Office leasing volumes in Asia Pacific were down 4% in the first half of 2016 over the same period a year earlier, and growth of 0% to 5% is now anticipated in 2016, reflecting the delayed impact of stock market volatility at the beginning of the year and uncertainty regarding the slowdown in China.

‘A vigorous performance in the first half of the year supports our view that Sydney will record the strongest rental growth in Asia Pacific in 2016. Large supply pipelines and regional economic uncertainty are expected to lead to slower regional rental growth in the second half of 2016,’ the report predicts.

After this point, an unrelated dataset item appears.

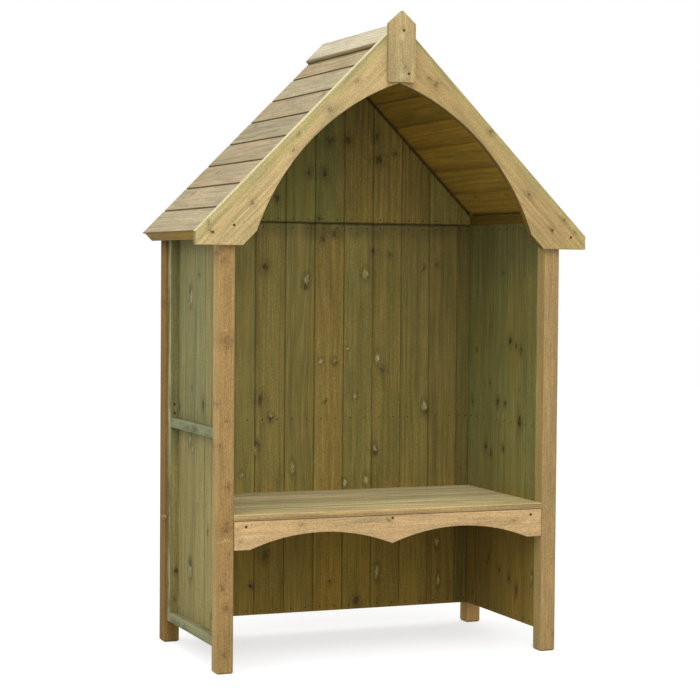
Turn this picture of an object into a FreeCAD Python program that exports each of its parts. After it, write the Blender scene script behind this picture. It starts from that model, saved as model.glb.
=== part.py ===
import FreeCAD, Part
import math
import os
import Sketcher

# Timber garden arbour seat. Millimetres. X to the right, front faces -Y, Z up.
# The ground is z = 0, and the middle of the object's outline is x = 0, y = 0.

Vector = FreeCAD.Vector
document = FreeCAD.newDocument("arbour_seat")

# The driving sizes, each with its alias in the sheet.
SIZES = {
    "post_size": "50",            # side of the square posts
    "frame_width": "1096",        # over the outer faces of the posts
    "frame_depth": "580",         # over the front and rear faces of the posts
    "post_easing": "3",           # rounding of the posts' long edges
    "foot_bevel": "5",            # bevel round the feet
    "panel_base": "69",           # clear height below the wall panels
    "panel_top": "1317",          # height of the wall panels' top
    "mid_rail_height": "692",     # middle of the middle rails
    "batten": "28",               # side of the square frame battens
    "board_thickness": "12",      # of the wall boards and the roof boards
    "board_cover": "100.5",       # width that one board covers
    "board_bevel": "2.5",         # half of the vee between two boards
    "tongue_length": "5",         # tongue on a board's edge
    "tongue_thickness": "4",
    "tongue_clearance": "0.3",    # slack of a tongue in its groove, or under its lip
    "wall_least_strip": "20",     # the ripped boards at a wall's ends are never narrower
    "board_joint": "2",           # open joint between wall boards and gable boards
    "roof_pitch": "45",           # slope of both roof sides in degrees
    "eaves_lift": "8",            # roof underside above the panels' outer top edge
    "eaves_overhang": "52",       # roof boards' lower edge beyond the posts
    "roof_overhang": "24",        # roof boards behind the rear posts
    "roof_least_strip": "36",     # the top strip of boards is never narrower
    "lip_thickness": "3",         # roof board's lower edge over the next board
    "lap_length": "8",            # how far the next board runs under the lip
    "roof_channel": "8",          # width of the vee in a roof board's face below the next lip
    "rail_setback": "4",          # eaves rail behind the lowest roof board's edge
    "roof_batten_depth": "21",    # depth of the rafters under the roof boards
    "eaves_rail_depth": "27",     # depth of the rails under the lowest roof boards
    "roof_batten_width": "28",
    "cap_thickness": "13",        # ridge cap boards
    "cap_width": "72",            # ridge cap, underside, apex to lower edge
    "plate_flat": "15",           # level top of the wall plates
    "gable_gap": "14",            # gable boards stop this far below the roof boards
    "barge_thickness": "24",
    "barge_overhang": "25",       # bargeboard's end cut beyond the roof boards
    "barge_proud": "16",          # bargeboard above the roof surface
    "barge_end_height": "40",     # height of a bargeboard's end cut
    "barge_easing": "2",          # eased front edges of the bargeboards
    "barge_tail": "184",          # end cut to the lower end of the arch
    "barge_tail_rise": "42",      # lower end of the arch above the bargeboard's base
    "arch_drop": "182",           # bargeboard peak to the arch's point
    "arch_bulge": "71",           # each side of the arch beyond its straight chord
    "finial_width": "85",
    "finial_thickness": "18",
    "finial_shoulder": "38",      # height of the finial's point
    "finial_rise": "27",          # finial's point above the bargeboard peak
    "seat_height": "460",         # top of the seat
    "seat_thickness": "18",
    "seat_boards": "5",           # how many boards the seat has
    "seat_gap": "2",              # gap between two seat boards
    "seat_easing": "3",           # rounded long edges of the seat boards
    "apron_clearance": "1.5",     # between each end of the apron and the post
    "apron_thickness": "20",
    "apron_height": "84",
    "apron_flat": "49",           # level end of the apron's lower edge
    "apron_arch_rise": "43",
    "bearer_width": "50",
    "bearer_depth": "34",
    "screw_head": "8",            # diameters of the screws
    "screw_shank": "4",
    "screw_head_depth": "2.5",
    "screw_clearance": "0.3",
    "finial_screw_top": "31",     # below the bargeboard peak
    "finial_screw_base": "25",    # above the arch's point
    "nail_head": "4.5",
    "nail_head_height": "0.8",
}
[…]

In Europe, the current leasing volumes forecast of 11.1 million square metres for the whole of 2016 represents a 5% to 10% decrease on 2015. However, on the back of the robust activity in the first half of the year, there is some upside potential for take-up forecast if the current acceleration of occupier activity is maintained, the report says.

A period of steady rental increases for prime European offices is projected, with rental growth of 2.5% to 3% in Western Europe set to outperform the 10 year average over the next few years. But in London, rental growth is predicted to move into negative territory during the second half of the year, but low vacancy coupled with an increasingly diverse occupier base should prevent a substantial fall in rents. Stockholm and Madrid are expected to be the region’s high performers over 2016.

The report points out that with the US economy regaining its footing following a relatively soft beginning to 2016, solid employment growth, the shift in national composition of rental growth away from energy and tech-dominated markets towards more diversified primary markets and a greater number of secondary markets is expected to continue into 2017.